Fast food wasn’t the first industry to grow through franchising, but the practice has been so integral to its expansion, the word is practically synonymous with burgers and drive-throughs. It also left patrons unsure where within their local Taco Bell or McDonald’s the domain of the corporation ended and that of the small-time businessperson began.
“While consumers could be more confident than ever of the standard quality of what they bought, they were haunted by a new puzzlement about whose product it was,” Boorstin wrote. “Who, if anyone, was really responsible in case what they bought wasn’t what it was supposed to be?”
For employees of franchised fast food restaurants today, the lines of accountability can be just as difficult to untangle, particularly when there’s a grievance to file. Since the corporations generally defer to franchisees on labor matters, they tend also to blame the franchisees when any labor-related problems arise at their stores.
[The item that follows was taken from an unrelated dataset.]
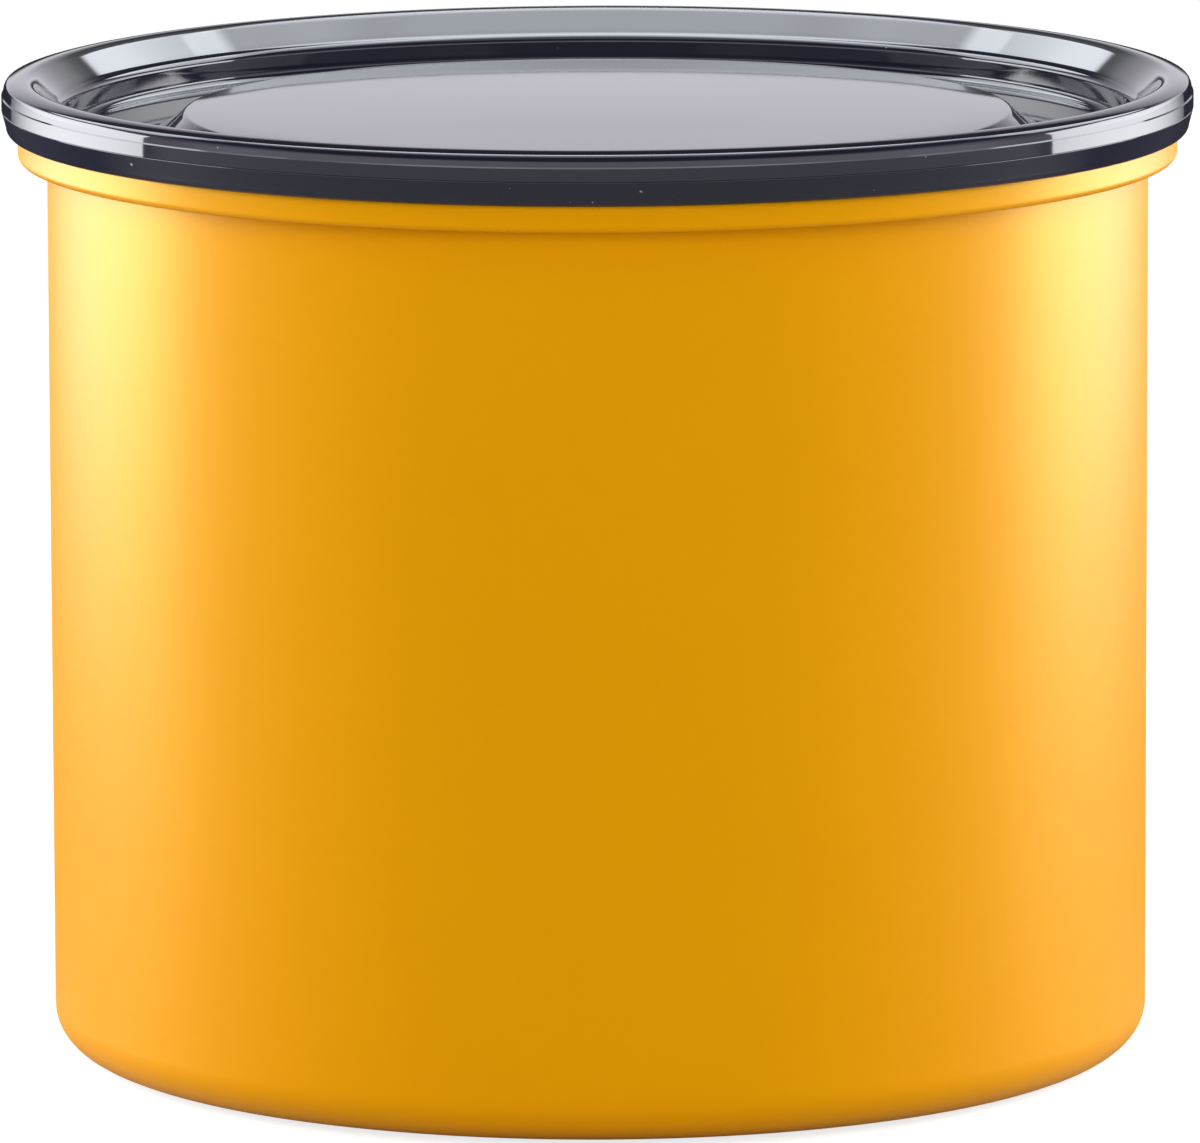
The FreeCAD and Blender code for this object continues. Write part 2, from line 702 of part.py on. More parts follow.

But the widespread nature of wage theft makes it harder to attribute to the mistakes of a few bad owners. In a 2012 study, the economist David Weil found that employees at franchised fast food restaurants were owed, on average, $4,265 more in back wages than their peers at company-owned outlets, over a five-year period between 2001 and 2005. Weil, who later headed the Department of Labor’s Wage and Labor Division under Barack Obama, attributed the pay gap to the franchise system itself—or, more specifically, to the gray zone inherent in the franchise-corporate relationship and the murky labor practices the industry had adopted to fill it—a phenomenon he called “fissured employment.”
Fast food corporations mandated virtually all a franchise restaurant’s purchases, including food, equipment, and signage, but required a substantial cut of the revenues. That only left franchisees one area to cut costs—wages—and, he reasoned, one way to do it: by stealing them.
The lack of control inherent to franchising has not only compelled franchisees to rob their employees, it’s also made it harder for the government to bring either them or their corporate overlords to account for the infraction. “Franchising, third party management, and the spread of fissured employment create challenges for workplace policies that were built assuming simpler and more direct relationships,” Weil wrote.
The wage-theft issue is especially pertinent now as the fast food industry feels the weight of the Great Resignation, as over-stressed workers quit in droves and the ubiquitous McJob is getting harder to fill, even in California, where, at $14, the minimum wage is nearly twice the rate in the 20 states and two territories that only adhere to the federal rate.
But for the people still on the job, stolen wages can be the difference between sustaining the most basic standard of living or not. Speaking at a presentation organized by Fight for $15 earlier this month, Maria Bernal, a Jack in the Box worker and single mother of three in Folsom, California, said her employer required her to work 14 hours at a stretch without breaks but only paid her for eight. Over nine years, she said, she missed out on around $150,000 in compensation. Once she started helping one of her adult children pay rent, she couldn’t afford her own and ended up sleeping in her car with her youngest child, a toddler, for six months.
“Everyone has complained that they don’t get paid for all their hours,” she said in this month’s report. “They would promise me that if I worked Christmas Day, they would pay me double time, but they never did. This is what is happening to us in fast food—we don’t get paid for our work.”